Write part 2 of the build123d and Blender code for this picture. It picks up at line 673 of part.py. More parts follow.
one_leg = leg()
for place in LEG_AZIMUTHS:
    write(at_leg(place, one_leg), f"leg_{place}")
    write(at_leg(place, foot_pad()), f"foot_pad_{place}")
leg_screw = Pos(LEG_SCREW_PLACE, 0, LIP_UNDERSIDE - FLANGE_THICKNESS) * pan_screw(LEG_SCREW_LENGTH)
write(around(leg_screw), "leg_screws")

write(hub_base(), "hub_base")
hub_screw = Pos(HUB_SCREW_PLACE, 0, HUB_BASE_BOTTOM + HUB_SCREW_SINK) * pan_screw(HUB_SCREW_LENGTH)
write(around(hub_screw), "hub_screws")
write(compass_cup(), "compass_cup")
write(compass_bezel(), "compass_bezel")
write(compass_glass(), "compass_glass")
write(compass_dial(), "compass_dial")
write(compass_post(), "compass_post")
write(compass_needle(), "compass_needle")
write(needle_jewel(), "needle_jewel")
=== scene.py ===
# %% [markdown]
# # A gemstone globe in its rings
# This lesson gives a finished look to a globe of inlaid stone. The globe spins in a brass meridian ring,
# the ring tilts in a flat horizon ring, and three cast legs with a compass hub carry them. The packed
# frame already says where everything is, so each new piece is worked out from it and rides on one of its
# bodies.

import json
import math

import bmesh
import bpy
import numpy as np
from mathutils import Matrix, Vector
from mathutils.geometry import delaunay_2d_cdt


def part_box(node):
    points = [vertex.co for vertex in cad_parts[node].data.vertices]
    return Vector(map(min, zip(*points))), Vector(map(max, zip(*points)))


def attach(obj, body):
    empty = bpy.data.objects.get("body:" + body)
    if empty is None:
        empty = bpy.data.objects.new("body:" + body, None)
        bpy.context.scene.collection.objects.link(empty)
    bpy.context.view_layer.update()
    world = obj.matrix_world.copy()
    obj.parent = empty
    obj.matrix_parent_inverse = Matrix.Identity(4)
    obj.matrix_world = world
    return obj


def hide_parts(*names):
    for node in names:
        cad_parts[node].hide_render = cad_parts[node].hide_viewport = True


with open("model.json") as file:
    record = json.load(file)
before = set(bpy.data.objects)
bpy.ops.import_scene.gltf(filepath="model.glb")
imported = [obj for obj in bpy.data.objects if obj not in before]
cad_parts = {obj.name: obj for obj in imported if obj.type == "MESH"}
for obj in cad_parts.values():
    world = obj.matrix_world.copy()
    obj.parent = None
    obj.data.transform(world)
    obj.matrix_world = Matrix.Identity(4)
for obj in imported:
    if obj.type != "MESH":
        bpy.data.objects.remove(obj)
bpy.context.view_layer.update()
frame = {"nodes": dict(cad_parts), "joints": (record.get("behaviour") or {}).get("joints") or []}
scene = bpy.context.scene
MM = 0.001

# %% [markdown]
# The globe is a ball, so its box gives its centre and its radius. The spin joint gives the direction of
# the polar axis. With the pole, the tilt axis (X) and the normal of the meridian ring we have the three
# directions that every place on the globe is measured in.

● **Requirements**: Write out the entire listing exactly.

● **Answer for this exercise**:
Write part 2 of the build123d and Blender code for this picture. It picks up at line 673 of part.py. More parts follow.
one_leg = leg()
for place in LEG_AZIMUTHS:
    write(at_leg(place, one_leg), f"leg_{place}")
    write(at_leg(place, foot_pad()), f"foot_pad_{place}")
leg_screw = Pos(LEG_SCREW_PLACE, 0, LIP_UNDERSIDE - FLANGE_THICKNESS) * pan_screw(LEG_SCREW_LENGTH)
write(around(leg_screw), "leg_screws")

write(hub_base(), "hub_base")
hub_screw = Pos(HUB_SCREW_PLACE, 0, HUB_BASE_BOTTOM + HUB_SCREW_SINK) * pan_screw(HUB_SCREW_LENGTH)
write(around(hub_screw), "hub_screws")
write(compass_cup(), "compass_cup")
write(compass_bezel(), "compass_bezel")
write(compass_glass(), "compass_glass")
write(compass_dial(), "compass_dial")
write(compass_post(), "compass_post")
write(compass_needle(), "compass_needle")
write(needle_jewel(), "needle_jewel")
=== scene.py ===
# %% [markdown]
# # A gemstone globe in its rings
# This lesson gives a finished look to a globe of inlaid stone. The globe spins in a brass meridian ring,
# the ring tilts in a flat horizon ring, and three cast legs with a compass hub carry them. The packed
# frame already says where everything is, so each new piece is worked out from it and rides on one of its
# bodies.

import json
import math

import bmesh
import bpy
import numpy as np
from mathutils import Matrix, Vector
from mathutils.geometry import delaunay_2d_cdt


def part_box(node):
    points = [vertex.co for vertex in cad_parts[node].data.vertices]
    return Vector(map(min, zip(*points))), Vector(map(max, zip(*points)))


def attach(obj, body):
    empty = bpy.data.objects.get("body:" + body)
    if empty is None:
        empty = bpy.data.objects.new("body:" + body, None)
        bpy.context.scene.collection.objects.link(empty)
    bpy.context.view_layer.update()
    world = obj.matrix_world.copy()
    obj.parent = empty
    obj.matrix_parent_inverse = Matrix.Identity(4)
    obj.matrix_world = world
    return obj


def hide_parts(*names):
    for node in names:
        cad_parts[node].hide_render = cad_parts[node].hide_viewport = True


with open("model.json") as file:
    record = json.load(file)
before = set(bpy.data.objects)
bpy.ops.import_scene.gltf(filepath="model.glb")
imported = [obj for obj in bpy.data.objects if obj not in before]
cad_parts = {obj.name: obj for obj in imported if obj.type == "MESH"}
for obj in cad_parts.values():
    world = obj.matrix_world.copy()
    obj.parent = None
    obj.data.transform(world)
    obj.matrix_world = Matrix.Identity(4)
for obj in imported:
    if obj.type != "MESH":
        bpy.data.objects.remove(obj)
bpy.context.view_layer.update()
frame = {"nodes": dict(cad_parts), "joints": (record.get("behaviour") or {}).get("joints") or []}
scene = bpy.context.scene
MM = 0.001

# %% [markdown]
# The globe is a ball, so its box gives its centre and its radius. The spin joint gives the direction of
# the polar axis. With the pole, the tilt axis (X) and the normal of the meridian ring we have the three
# directions that every place on the globe is measured in.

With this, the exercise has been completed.